Despite concerns among some Democrats, the Obama campaign isn’t expediting its timeline for a full-fledged ad war in response to Romney allies pushing up their previously planned May start, said Ben LaBolt, a spokesman for the campaign.
“We had always prepared for special interests to spend a half billion dollars in an attempt to defeat the president,” he said. “We’re asking our supporters to invest now to allow us to build the largest grassroots campaign in history.”
On April 2, the Obama campaign released its first round of ads targeting Romney, tying the former Bain Capital LLC private equity executive to oil companies and painting him as hostile to the president’s efforts to produce more renewable energy and raise auto mileage standards.
The buy in such swing states as Colorado and Ohio was a response to a $3.6 million ad campaign funded by the U.S. oil industry -- and is valued at about $400,000 less than what Crossroads is spending on its first strike against Obama. Democrats also released a two-minute Internet video calling Romney a “severely conservative nominee.”

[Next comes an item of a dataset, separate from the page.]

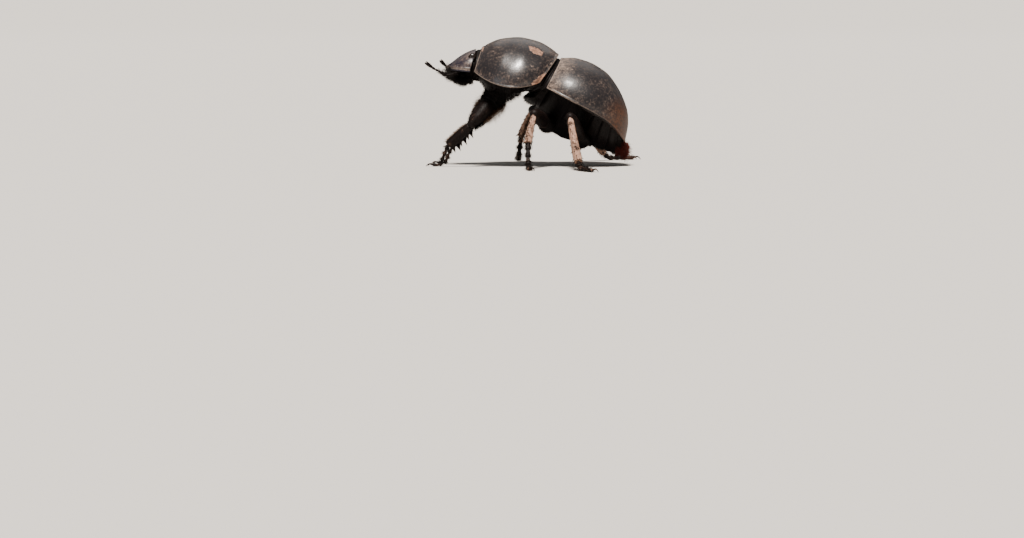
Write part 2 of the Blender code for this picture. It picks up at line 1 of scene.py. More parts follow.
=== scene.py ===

Obama has benefited from a Republican primary process that has featured multimillion-dollar ad campaigns aimed at tarnishing Romney’s image. “When your opponents are beating each other up, don’t get in the way,” said Trippi.
Santorum Attacks Ads
The Santorum-aligned Red, White and Blue Fund, a super-PAC formed by his supporters, ran 9,374 negative ads on Romney during the campaign, according to New York-based Kantar Media’s CMAG, which tracks advertising. As of April 11, it had spent $687,307 in spots targeting Romney, according to the Center for Responsive Politics.
The president now is in a position similar to that of Bush in 2004. He’s an incumbent whose approval ratings are split, with 48 percent approving of his job performance and 47 percent disapproving of it, making him vulnerable to a challenger who will use the next few weeks to introduce himself to the broader American electorate.
“In a lot of elections, the campaign advertising doesn’t matter,” said Ken Goldstein, president of CMAG. “When you’re in field goal distance, it matters.”
It was during this period that the Bush campaign unloaded a “very aggressive” advertising effort, said Mark McKinnon, one of Bush’s longtime ad consultants. “The Obama campaign is at a disadvantage by letting Romney and the Republican Party gather strength,” said Terry Nelson, political director of the Bush 2004 campaign.
In 2008, Republican presidential candidate John McCain, the Arizona senator, stepped back for a couple of months after his primary essentially ended to raise money and regroup before engaging Obama in the general election, Nelson said. “That’s not going to be the case this time,” he added.